* EXERCISE DETAILS
Retype exactly the lines from the line with "for node in" to the end of the data, keeping both boundary lines.

○ ○ ○ ○ ○

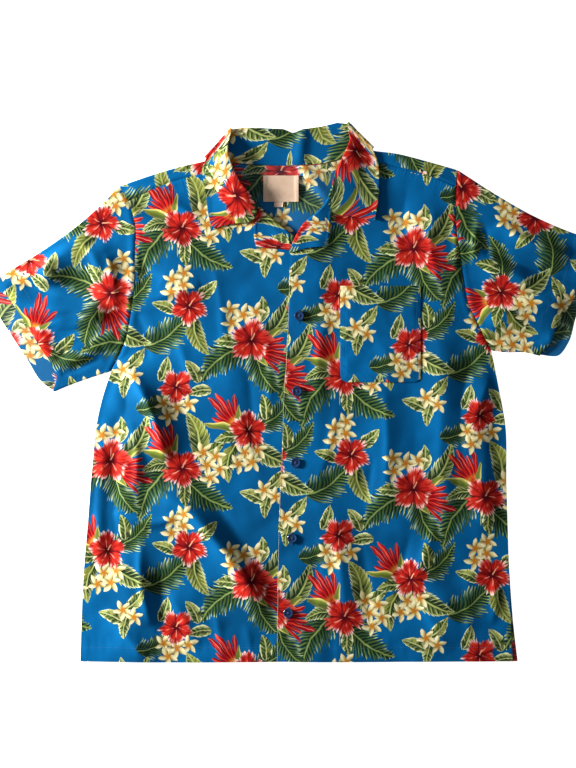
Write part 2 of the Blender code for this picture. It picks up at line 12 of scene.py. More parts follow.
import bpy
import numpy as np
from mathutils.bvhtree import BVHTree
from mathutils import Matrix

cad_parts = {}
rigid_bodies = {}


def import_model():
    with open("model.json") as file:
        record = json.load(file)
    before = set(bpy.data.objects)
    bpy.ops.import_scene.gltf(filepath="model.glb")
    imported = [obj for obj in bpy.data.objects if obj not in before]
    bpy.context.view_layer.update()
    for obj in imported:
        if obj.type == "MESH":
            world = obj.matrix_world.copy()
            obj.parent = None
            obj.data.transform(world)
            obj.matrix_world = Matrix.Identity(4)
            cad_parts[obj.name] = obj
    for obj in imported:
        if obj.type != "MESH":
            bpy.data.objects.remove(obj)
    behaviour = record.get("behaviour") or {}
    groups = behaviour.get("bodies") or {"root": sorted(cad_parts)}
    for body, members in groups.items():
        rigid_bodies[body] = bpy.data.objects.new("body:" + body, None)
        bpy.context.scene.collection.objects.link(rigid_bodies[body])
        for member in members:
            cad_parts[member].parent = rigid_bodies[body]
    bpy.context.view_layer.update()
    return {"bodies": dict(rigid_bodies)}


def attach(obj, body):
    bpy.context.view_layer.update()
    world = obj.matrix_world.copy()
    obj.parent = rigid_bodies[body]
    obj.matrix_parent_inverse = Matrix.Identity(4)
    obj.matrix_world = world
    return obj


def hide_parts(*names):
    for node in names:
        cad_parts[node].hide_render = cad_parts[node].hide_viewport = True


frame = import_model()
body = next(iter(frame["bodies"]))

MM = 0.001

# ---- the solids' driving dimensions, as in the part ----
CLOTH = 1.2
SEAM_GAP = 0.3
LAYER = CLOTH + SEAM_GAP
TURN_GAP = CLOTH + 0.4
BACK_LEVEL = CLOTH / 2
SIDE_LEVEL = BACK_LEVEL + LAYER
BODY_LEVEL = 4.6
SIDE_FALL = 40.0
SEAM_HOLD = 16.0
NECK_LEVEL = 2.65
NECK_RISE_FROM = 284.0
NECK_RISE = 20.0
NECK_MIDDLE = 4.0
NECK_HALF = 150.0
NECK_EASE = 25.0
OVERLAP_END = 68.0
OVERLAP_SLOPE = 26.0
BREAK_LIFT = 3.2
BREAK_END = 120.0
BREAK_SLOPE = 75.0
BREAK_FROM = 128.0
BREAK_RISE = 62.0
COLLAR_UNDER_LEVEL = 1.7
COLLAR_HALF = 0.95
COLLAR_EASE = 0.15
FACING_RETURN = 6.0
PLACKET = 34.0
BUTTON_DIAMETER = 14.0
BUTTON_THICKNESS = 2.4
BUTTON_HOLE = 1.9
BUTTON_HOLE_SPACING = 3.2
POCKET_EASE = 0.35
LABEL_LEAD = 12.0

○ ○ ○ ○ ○

* WRITTEN RESPONSE
    for node in names:
        cad_parts[node].hide_render = cad_parts[node].hide_viewport = True


frame = import_model()
body = next(iter(frame["bodies"]))

MM = 0.001

# ---- the solids' driving dimensions, as in the part ----
CLOTH = 1.2
SEAM_GAP = 0.3
LAYER = CLOTH + SEAM_GAP
TURN_GAP = CLOTH + 0.4
BACK_LEVEL = CLOTH / 2
SIDE_LEVEL = BACK_LEVEL + LAYER
BODY_LEVEL = 4.6
SIDE_FALL = 40.0
SEAM_HOLD = 16.0
NECK_LEVEL = 2.65
NECK_RISE_FROM = 284.0
NECK_RISE = 20.0
NECK_MIDDLE = 4.0
NECK_HALF = 150.0
NECK_EASE = 25.0
OVERLAP_END = 68.0
OVERLAP_SLOPE = 26.0
BREAK_LIFT = 3.2
BREAK_END = 120.0
BREAK_SLOPE = 75.0
BREAK_FROM = 128.0
BREAK_RISE = 62.0
COLLAR_UNDER_LEVEL = 1.7
COLLAR_HALF = 0.95
COLLAR_EASE = 0.15
FACING_RETURN = 6.0
PLACKET = 34.0
BUTTON_DIAMETER = 14.0
BUTTON_THICKNESS = 2.4
BUTTON_HOLE = 1.9
BUTTON_HOLE_SPACING = 3.2
POCKET_EASE = 0.35
LABEL_LEAD = 12.0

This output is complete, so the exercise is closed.